— START OF Dataset section —

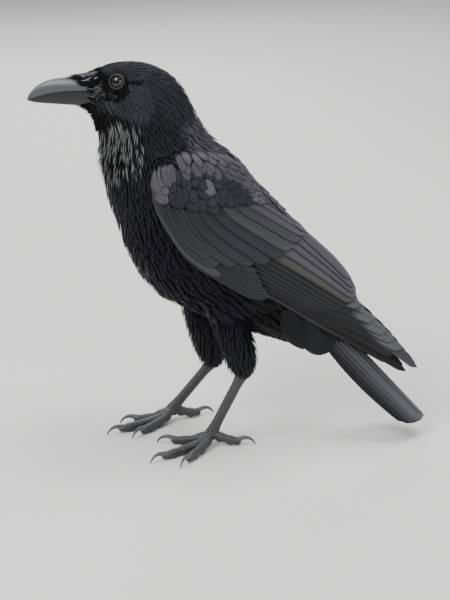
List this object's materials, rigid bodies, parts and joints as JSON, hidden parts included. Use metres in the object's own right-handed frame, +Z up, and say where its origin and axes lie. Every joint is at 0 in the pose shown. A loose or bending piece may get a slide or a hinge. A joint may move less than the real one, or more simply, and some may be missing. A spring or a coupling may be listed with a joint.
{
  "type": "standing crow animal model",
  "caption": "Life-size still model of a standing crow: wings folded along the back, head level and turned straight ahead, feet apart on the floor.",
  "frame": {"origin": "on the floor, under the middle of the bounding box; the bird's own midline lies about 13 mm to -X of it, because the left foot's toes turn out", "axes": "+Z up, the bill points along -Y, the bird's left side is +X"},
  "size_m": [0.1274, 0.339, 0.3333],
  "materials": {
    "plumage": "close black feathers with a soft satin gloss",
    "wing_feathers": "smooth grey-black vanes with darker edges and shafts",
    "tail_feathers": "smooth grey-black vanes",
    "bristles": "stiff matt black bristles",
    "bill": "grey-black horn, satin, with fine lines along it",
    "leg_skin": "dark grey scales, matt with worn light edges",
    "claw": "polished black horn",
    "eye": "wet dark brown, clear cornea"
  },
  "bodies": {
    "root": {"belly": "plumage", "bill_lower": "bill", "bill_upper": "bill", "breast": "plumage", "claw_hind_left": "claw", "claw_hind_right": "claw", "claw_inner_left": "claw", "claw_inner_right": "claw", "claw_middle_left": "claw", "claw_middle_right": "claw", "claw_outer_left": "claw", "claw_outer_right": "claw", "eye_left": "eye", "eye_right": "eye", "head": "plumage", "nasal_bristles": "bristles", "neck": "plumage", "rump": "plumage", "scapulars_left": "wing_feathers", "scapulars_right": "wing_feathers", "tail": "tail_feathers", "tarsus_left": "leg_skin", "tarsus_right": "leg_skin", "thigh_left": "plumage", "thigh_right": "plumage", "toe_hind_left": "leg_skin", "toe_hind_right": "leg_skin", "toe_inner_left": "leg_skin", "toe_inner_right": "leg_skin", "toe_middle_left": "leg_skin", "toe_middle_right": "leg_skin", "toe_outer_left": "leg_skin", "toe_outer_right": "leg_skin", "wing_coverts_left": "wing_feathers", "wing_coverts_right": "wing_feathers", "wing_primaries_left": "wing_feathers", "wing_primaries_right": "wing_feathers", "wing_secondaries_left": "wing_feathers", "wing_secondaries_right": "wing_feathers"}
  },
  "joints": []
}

— END OF Dataset section —

## Task directions
All the data must be duplicated exactly, with nothing added or removed.

## Solution to the problem
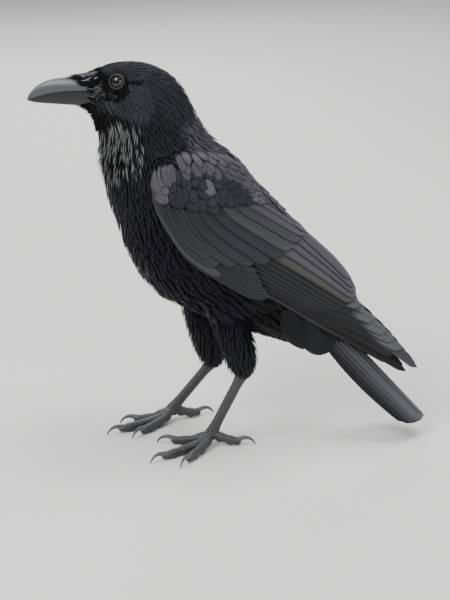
List this object's materials, rigid bodies, parts and joints as JSON, hidden parts included. Use metres in the object's own right-handed frame, +Z up, and say where its origin and axes lie. Every joint is at 0 in the pose shown. A loose or bending piece may get a slide or a hinge. A joint may move less than the real one, or more simply, and some may be missing. A spring or a coupling may be listed with a joint.
{
  "type": "standing crow animal model",
  "caption": "Life-size still model of a standing crow: wings folded along the back, head level and turned straight ahead, feet apart on the floor.",
  "frame": {"origin": "on the floor, under the middle of the bounding box; the bird's own midline lies about 13 mm to -X of it, because the left foot's toes turn out", "axes": "+Z up, the bill points along -Y, the bird's left side is +X"},
  "size_m": [0.1274, 0.339, 0.3333],
  "materials": {
    "plumage": "close black feathers with a soft satin gloss",
    "wing_feathers": "smooth grey-black vanes with darker edges and shafts",
    "tail_feathers": "smooth grey-black vanes",
    "bristles": "stiff matt black bristles",
    "bill": "grey-black horn, satin, with fine lines along it",
    "leg_skin": "dark grey scales, matt with worn light edges",
    "claw": "polished black horn",
    "eye": "wet dark brown, clear cornea"
  },
  "bodies": {
    "root": {"belly": "plumage", "bill_lower": "bill", "bill_upper": "bill", "breast": "plumage", "claw_hind_left": "claw", "claw_hind_right": "claw", "claw_inner_left": "claw", "claw_inner_right": "claw", "claw_middle_left": "claw", "claw_middle_right": "claw", "claw_outer_left": "claw", "claw_outer_right": "claw", "eye_left": "eye", "eye_right": "eye", "head": "plumage", "nasal_bristles": "bristles", "neck": "plumage", "rump": "plumage", "scapulars_left": "wing_feathers", "scapulars_right": "wing_feathers", "tail": "tail_feathers", "tarsus_left": "leg_skin", "tarsus_right": "leg_skin", "thigh_left": "plumage", "thigh_right": "plumage", "toe_hind_left": "leg_skin", "toe_hind_right": "leg_skin", "toe_inner_left": "leg_skin", "toe_inner_right": "leg_skin", "toe_middle_left": "leg_skin", "toe_middle_right": "leg_skin", "toe_outer_left": "leg_skin", "toe_outer_right": "leg_skin", "wing_coverts_left": "wing_feathers", "wing_coverts_right": "wing_feathers", "wing_primaries_left": "wing_feathers", "wing_primaries_right": "wing_feathers", "wing_secondaries_left": "wing_feathers", "wing_secondaries_right": "wing_feathers"}
  },
  "joints": []
}